Looking for Fall 2010? Look No Further.

Today I’m reposting information about Prof. Jeffrey Cohen’s ENGL 42W: Myths of Britain course for fall 2010. There are still spots left in this class, which meets twice weekly, once for a lecture and once for a break-out session. The class fulfills the English Department prerequisite, and it also satisfies Humanities and WID general curriculum requirements.

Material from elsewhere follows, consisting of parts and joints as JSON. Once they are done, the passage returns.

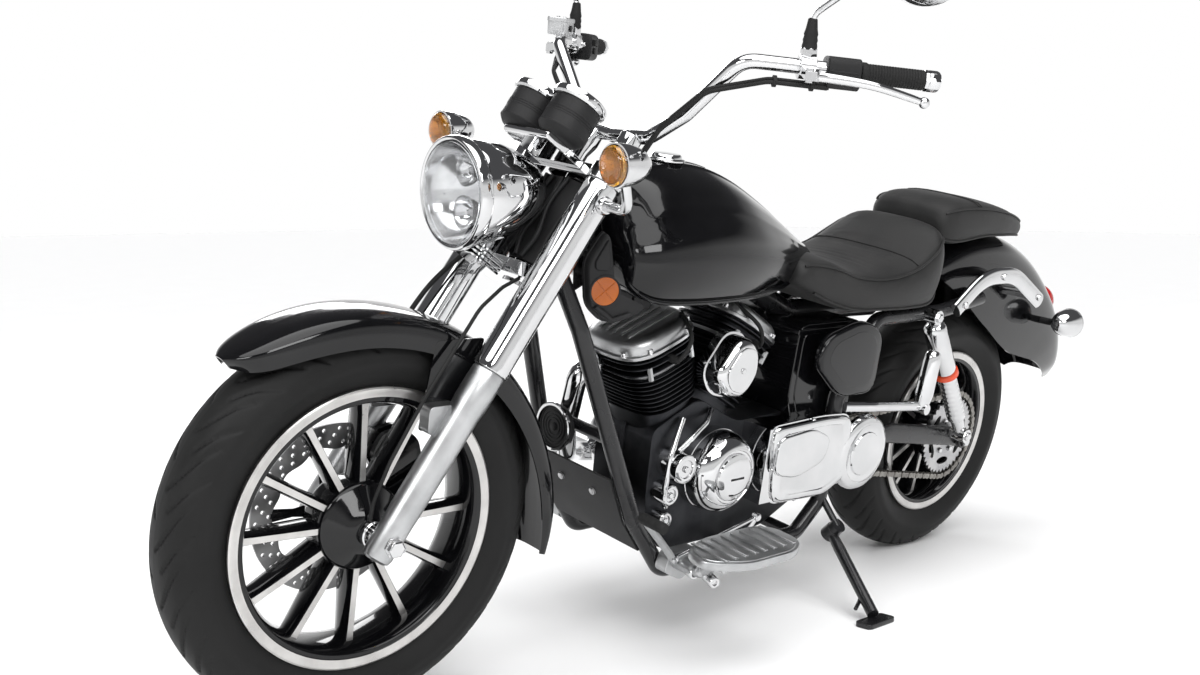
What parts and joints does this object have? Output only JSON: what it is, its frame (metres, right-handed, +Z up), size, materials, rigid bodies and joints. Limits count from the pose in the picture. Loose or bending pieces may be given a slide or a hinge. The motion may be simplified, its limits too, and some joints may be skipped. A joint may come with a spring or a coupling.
{
  "type": "cruiser motorcycle",
  "caption": "Cruiser motorcycle parked on its side stand, with cast wheels, a V-twin engine, a teardrop tank, footboards, twin exhausts and separate rider and pillion seats.",
  "frame": {"origin": "centre of the bounding box, on the ground under the motorcycle", "axes": "+X towards the front wheel, +Y towards the rider's left, +Z up; the motorcycle leans to its left on its side stand"},
  "size_m": [2.5165, 1.121, 1.4181],
  "materials": {
    "chrome": "polished plate",
    "satin_alloy": "satin",
    "dark_alloy": "dark grey cast",
    "plain_steel": "ground",
    "gloss_black": "deep gloss",
    "wheel_black": "gloss black with a machined rim lip and spoke faces",
    "frame_black": "semi-gloss",
    "matte_black": "fine grain",
    "tyre_rubber": "matte",
    "grip_rubber": "matte",
    "saddle_cover": "fine grain",
    "clear_lens": "clear",
    "red_lens": "gloss"
  },
  "bodies": {
    "chassis": {"alternator_cover": "chrome", "chain": "plain_steel", "chin_panel": "matte_black", "clutch_cover": "chrome", "crankcase": "dark_alloy", "fender_strut_left": "chrome", "fender_strut_right": "chrome", "footboard_left": "satin_alloy", "footboard_right": "satin_alloy", "frame": "frame_black", "front_cylinder": "dark_alloy", "front_exhaust": "chrome", "front_head_cover": "satin_alloy", "fuel_tank": "gloss_black", "horn": "frame_black", "intake_cover": "chrome", "neck_cover_left": "matte_black", "neck_cover_right": "matte_black", "pillion_peg_left": "chrome", "pillion_peg_right": "chrome", "pillion_seat": "saddle_cover", "rear_cylinder": "dark_alloy", "rear_exhaust": "chrome", "rear_fender": "gloss_black", "rear_head_cover": "satin_alloy", "rear_signal_left": "chrome", "rear_signal_right": "chrome", "rider_seat": "saddle_cover", "shock_left": "chrome", "shock_right": "chrome", "side_panel_left": "gloss_black", "side_panel_right": "gloss_black", "sprocket_cover": "chrome", "swingarm": "frame_black", "tail_lamp": "red_lens"},
    "steering": {"controls_left": "chrome", "controls_right": "chrome", "fork_lower_legs": "satin_alloy", "fork_yokes": "chrome", "front_brake_caliper": "frame_black", "front_fender": "gloss_black", "front_signal_left": "chrome", "front_signal_right": "chrome", "gauges": "matte_black", "grip_left": "grip_rubber", "grip_right": "grip_rubber", "handlebar": "chrome", "headlamp": "chrome", "headlamp_lens": "clear_lens", "speedometer_cable": "grip_rubber"},
    "front_wheel": {"front_brake_disc": "plain_steel", "front_rim": "wheel_black", "front_tyre": "tyre_rubber"},
    "rear_wheel": {"rear_brake_disc": "plain_steel", "rear_rim": "wheel_black", "rear_sprocket": "plain_steel", "rear_tyre": "tyre_rubber"},
    "stand": {"side_stand": "frame_black"}
  },
  "joints": [
    {"name": "steering_turn", "type": "hinge", "parent": "chassis", "child": "steering", "pos_m": [0.55558, -0.09116, 0.80483], "axis": [-0.5454, 0.1557, 0.8236], "range_deg": [-26, 34]},
    {"name": "front_wheel_spin", "type": "hinge", "parent": "steering", "child": "front_wheel", "pos_m": [0.92183, -0.18353, 0.33328], "axis": [0.0586, 0.9873, -0.1478], "continuous": true},
    {"name": "rear_wheel_spin", "type": "hinge", "parent": "chassis", "child": "rear_wheel", "pos_m": [-0.72805, -0.18544, 0.30461], "axis": [0.0002, 0.9826, -0.1857], "continuous": true},
    {"name": "side_stand_fold", "type": "hinge", "parent": "chassis", "child": "stand", "pos_m": [-0.19787, -0.04254, 0.14583], "axis": [-0.0007, 0.7463, 0.6656], "range_deg": [0, 110]}
  ]
}
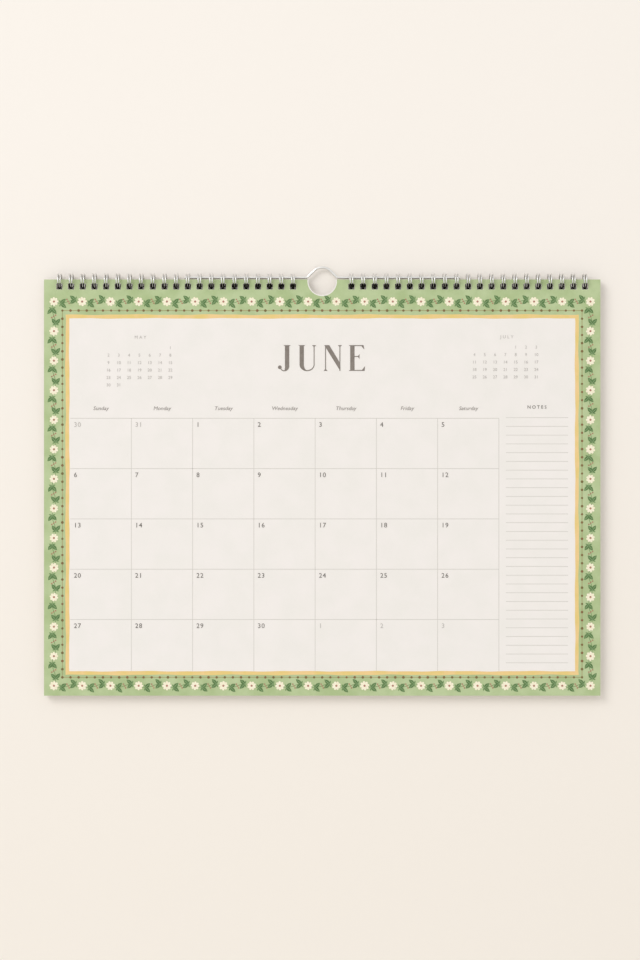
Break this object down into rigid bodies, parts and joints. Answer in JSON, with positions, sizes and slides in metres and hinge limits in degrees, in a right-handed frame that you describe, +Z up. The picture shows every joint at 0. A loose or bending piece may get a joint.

Here’s what Prof. Cohen has to say about the course:

“Myths of Britain” is meant to be a more exciting and engaging version of the venerable “Introduction to English Literature” class that every university has long had on its books. The course gives English majors a useful background to the field and will challenge you (I hope) to think deeply about how we analyze any text from any period, as well as what tends to vanish when we talk about literary history. We read books slowly and carefully; the class gives you time to linger over rather than skim what’s on the syllabus. Everything we read is also quite engaging, from Shakespeare’s Tempest to Seamus Heaney’s translation of Beowulf.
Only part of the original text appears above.